▸ Exercise details
Using the listing below, report all lines holding the word "that".

▸ Supplied data
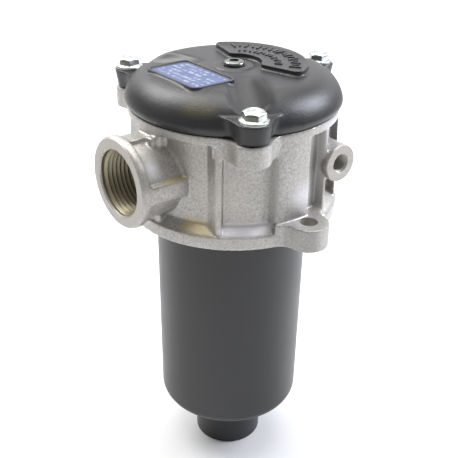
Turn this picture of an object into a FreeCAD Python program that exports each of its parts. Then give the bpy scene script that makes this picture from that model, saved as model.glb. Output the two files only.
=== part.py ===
"""Return line filter for a tank top: cast head, nylon cover, bowl and pleated element.

Millimetres. The origin is the centre of the mounting face, +Z is up, the inlet port
looks along -X and the two tank lugs lie along Y.
"""

import FreeCAD, Part
import math
import os

import Sketcher
from FreeCAD import Placement, Rotation, Vector

NODE_FOLDER = "parts"

# Driving dimensions: alias, value in mm (or degrees, or a count), what it is
DIMENSIONS = [
    ("flange_radius", 56.0, "mounting flange"),
    ("flange_thick", 6.8, "mounting flange"),
    ("lug_reach", 60.0, "tank bolt hole from the axis"),
    ("lug_tip", 10.3, "round end of a lug"),
    ("lug_thick", 11.9, "height of a lug"),
    ("lug_blend", 8.0, "hollow between lug and flange"),
    ("tank_hole_radius", 4.5, "clearance hole for M8"),
    ("wall_foot_radius", 55.0, "cast wall at the flange"),
    ("wall_top_radius", 54.0, "cast wall at the rim"),
    ("wall_thick", 3.5, "cast wall behind the pockets"),
    ("head_height", 57.2, "joint with the cover"),
    ("rim_depth", 4.2, "unbroken band under the joint"),
    ("chamber_radius", 46.5, "bore of the head"),
    ("ledge_height", 10.0, "seat of the bowl's rim"),
    ("floor_rise", 3.7, "slope of a pocket's floor"),
    ("rib_left_x", 39.6, "port side of the outer ribs"),
    ("rib_root_x", 34.3, "other side of the outer ribs, at the root"),
    ("rib_draft", 46.0, "lean of that side, in degrees"),
    ("panel_left_root_x", 16.2, "edge of the plain panel, at the root"),
    ("panel_draft", 14.0, "lean of that edge, in degrees"),
    ("panel_right_x", 4.4, "straight edge of the plain panel"),
    ("slot_end_root_x", 14.4, "thin rib beside the slot, at the root"),
    ("slot_draft", 34.0, "lean of the thin rib, in degrees"),
    ("fin_end_root_x", 20.0, "far side of the thin rib, at the root"),
    ("fin_draft", 14.0, "lean of that side, in degrees"),
    ("pocket_end_x", 38.0, "far end of the long pocket"),
    ("port_flat_y", 10.5, "full wall beside the port"),
    ("boss_reach", 59.4, "cover bolt from the axis"),
    ("lobe_inset", 1.6, "round end's centre inwards of the bolt"),
    ("boss_tip", 9.0, "round end of a bolt boss"),
    ("boss_blend", 14.0, "hollow between boss and wall"),
    ("boss_depth", 10.3, "height of a bolt boss"),
    ("lobe_bite", 0.6, "how far a lobe's outline runs inside its wall"),
    ("bolt_count", 3, "cover bolts"),
    ("port_height", 29.4, "axis of the inlet port"),
    ("port_reach", 70.5, "face of the inlet port"),
    ("port_rim_radius", 23.1, "rim of the inlet port"),
    ("port_rim_thick", 4.5, "rim of the inlet port"),
    ("port_neck_radius", 20.3, "neck behind the rim"),
    ("port_saddle_rise", 4.6, "top of the thick lower half"),
    ("port_bore_radius", 15.145, "G1 thread, minor"),
    ("port_mouth_radius", 17.4, "entry chamfer of the thread"),
    ("port_rib_width", 10.0, "web on top of the neck"),
    ("port_rib_drop", 1.2, "web below the rim's top"),
    ("nub_radius", 2.1, "ejector nub beside the web"),
    ("nub_x", 55.0, "ejector nub"),
    ("nub_y", 7.6, "ejector nub"),
    ("nub_low", 40.0, "foot of the ejector nub"),
    ("nub_height", 12.0, "ejector nub"),
    ("gauge_x", 25.6, "axis of the gauge port"),
    ("gauge_height", 34.0, "axis of the gauge port"),
    ("gauge_reach", 54.0, "face of the gauge port"),
    ("gauge_boss_radius", 9.7, "boss of the gauge port"),
    ("gauge_bore_radius", 4.283, "G1/8 thread, minor"),
    ("gauge_mouth_radius", 5.1, "entry chamfer of the thread"),
    ("edge_chamfer", 1.2, "machined edges"),
    ("cover_foot_radius", 53.2, "cover at the joint"),
    ("cover_side_radius", 55.6, "widest part of the cover"),
    ("cover_side_rise", 3.6, "height of the widest part"),
    ("cover_flat_radius", 38.2, "flat top of the cover"),
    ("cover_rise", 17.8, "flat top above the joint"),
    ("cover_lobe_foot", 7.6, "round end of a cover lobe at the joint"),
    ("cover_lobe_tip", 9.2, "round end of a cover lobe at the bolt seat"),
    ("cover_foot_blend", 10.0, "hollow beside a cover lobe at the joint"),
    ("cover_tip_blend", 16.0, "hollow beside a cover lobe at the bolt seat"),
    ("cover_lobe_rise", 9.9, "bolt seat above the joint"),
    ("seat_margin", 1.6, "flat round a bolt's flange"),
    ("valley_radius", 11.0, "scooped valley to each bolt"),
    ("valley_start", 15.0, "start of a valley from the axis"),
    ("valley_gap", 10.4, "where a valley meets the bolt seat, inwards of the bolt"),
    ("cover_ceiling_drop", 4.2, "cover wall at the centre"),
    ("spigot_wall", 4.5, "chamber wall to the hollow of the cover"),
    ("cover_hollow_rise", 4.0, "hollow at its edge above the joint"),
    ("spigot_depth", 6.0, "cover spigot in the head"),
    ("seal_radius", 1.4, "cord of the cover seal"),
    ("slip", 0.3, "clearance of a located diameter"),
    ("hub_radius", 10.0, "raised disc round the centre screw"),
    ("hub_rise", 0.9, "raised disc round the centre screw"),
    ("arc_inner_radius", 14.0, "raised arc plate"),
    ("arc_outer_radius", 37.0, "raised arc plate"),
    ("arc_rise", 2.5, "raised arc plate above the flat top"),
    ("arc_rim", 1.5, "rim round the arc plate's field"),
    ("arc_recess", 0.7, "field below the rim"),
    ("arc_inner_angle", 60.0, "half angle of its inner edge"),
    ("arc_outer_angle", 69.0, "half angle of its outer edge"),
    ("arc_round", 3.8, "corners of the arc plate"),
    ("label_centre_x", 27.0, "label from the axis"),
    ("label_width", 22.5, "label along X"),
    ("label_length", 38.5, "label along Y"),
    ("label_thick", 0.4, "label"),
    ("label_corner", 3.2, "round corners of the label's seat"),
    ("label_frame", 1.2, "raised frame round the label"),
    ("label_frame_rise", 0.9, "raised frame above the seat"),
    ("bolt_radius", 3.0, "M6"),
    ("bolt_length", 20.0, "cover bolt under its head"),
    ("bolt_flange_radius", 7.05, "flange of the bolt head"),
    ("bolt_flange_thick", 1.3, "flange of the bolt head"),
    ("bolt_hex_flats", 10.0, "across the flats"),
    ("bolt_head_height", 5.6, "flange and hexagon"),
    ("thread_slip", 0.05, "clearance between mating threads"),
    ("hole_slip", 0.3, "clearance round a shank"),
    ("screw_head_radius", 5.25, "button head"),
    ("screw_head_height", 2.0, "button head"),
    ("screw_length", 16.0, "centre screw under its head"),
    ("socket_flats", 4.0, "hexagon socket"),
    ("socket_depth", 1.5, "hexagon socket"),
    ("ring_radius", 5.1, "sealing ring under the screw head"),
    ("ring_thick", 0.8, "sealing ring under the screw head"),
    ("ring_recess_radius", 6.4, "recess of the sealing ring"),
    ("ledge_width", 4.6, "seat of the bowl's rim"),
    ("bowl_taper", 0.6, "bowl narrower at its foot"),
    ("bowl_drop", 126.0, "bowl bottom below the tank face"),
    ("bowl_round", 6.8, "outer edge of the bowl bottom"),
    ("bowl_wall", 2.5, "bowl"),
    ("bowl_rim_thick", 3.0, "bowl rim on the ledge"),
    ("throat_slip", 0.9, "bowl in the throat of the head"),
    ("outlet_drop", 158.0, "end of the outlet below the tank face"),
    ("outlet_radius", 19.6, "outlet"),
    ("outlet_edge", 0.8, "chamfer at the outlet's end"),
    ("outlet_bore", 16.0, "outlet bore"),
    ("outlet_collar_rise", 7.5, "outlet collar inside the bowl"),
    ("bowl_seal_radius", 1.3, "cord of the bowl seal"),
    ("element_gap", 4.4, "end caps to the bowl"),
    ("cap_thick", 2.5, "end caps of the element"),
    ("cap_skirt", 6.0, "skirt of an end cap"),
    ("cap_wall", 1.0, "skirt of an end cap"),
    ("cap_gap", 0.3, "bonded gap round the pleats"),
    ("media_height", 151.5, "pleated pack between the caps"),
    ("pleat_gap", 5.0, "pleats to the core tube"),
    ("pleat_thick", 0.8, "layers of a pleat"),
    ("pleat_count", 36, "pleats"),
    ("core_bore", 15.2, "perforated core tube"),
    ("core_wall", 1.0, "perforated core tube"),
    ("core_rows", 5, "rows of windows in the core tube"),
    ("neck_length", 14.0, "neck of the bottom cap in the outlet"),
    ("neck_slip", 0.3, "neck in the outlet bore"),
    ("neck_wall", 3.6, "neck of the bottom cap"),
    ("element_seal_radius", 1.3, "cord of the element seal"),
    ("valve_hole", 9.5, "bypass opening in the top cap"),
    ("poppet_radius", 11.3, "disc of the bypass poppet"),
    ("poppet_thick", 2.0, "disc of the bypass poppet"),
    ("stem_radius", 2.5, "stem of the bypass poppet"),
    ("stem_length", 25.0, "stem below the disc"),
    ("cage_radius", 14.4, "cage of the bypass valve"),
    ("cage_wall", 1.2, "cage of the bypass valve"),
    ("cage_depth", 24.0, "cage of the bypass valve"),
    ("cage_window", 8.0, "flow windows of the cage"),
    ("valve_spring_radius", 6.5, "bypass spring, middle of the wire"),
    ("valve_wire", 0.65, "wire radius of the bypass spring"),
    ("valve_coils", 5, "turns of the bypass spring"),
    ("cup_radius", 19.0, "spring cup under the cover"),
    ("cup_thick", 1.5, "spring cup under the cover"),
    ("cup_skirt", 3.5, "spring cup under the cover"),
    ("cup_boss_radius", 5.0, "tapped boss of the spring cup"),
    ("cup_boss_length", 6.0, "tapped boss of the spring cup"),
    ("load_spring_radius", 15.5, "hold-down spring, middle of the wire"),
    ("load_wire", 1.0, "wire radius of the hold-down spring"),
    ("load_coils", 4, "turns of the hold-down spring"),
    ("bail_radius", 26.0, "wire handle"),
    ("bail_wire", 1.3, "wire radius of the handle"),
    ("bail_rise", 2.6, "pivot above the top cap"),
    ("bail_pin", 4.4, "pivot end of the handle"),
    ("ear_width", 6.0, "ears of the top cap"),
    ("ear_thick", 2.0, "ears of the top cap"),
    ("ear_gap", 1.6, "ear to the wire's middle"),
    ("pivot_slip", 0.05, "running clearance"),
]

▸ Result
Turn this picture of an object into a FreeCAD Python program that exports each of its parts. Then give the bpy scene script that makes this picture from that model, saved as model.glb. Output the two files only.
    ("rib_draft", 46.0, "lean of that side, in degrees"),
    ("panel_draft", 14.0, "lean of that edge, in degrees"),
    ("fin_draft", 14.0, "lean of that side, in degrees"),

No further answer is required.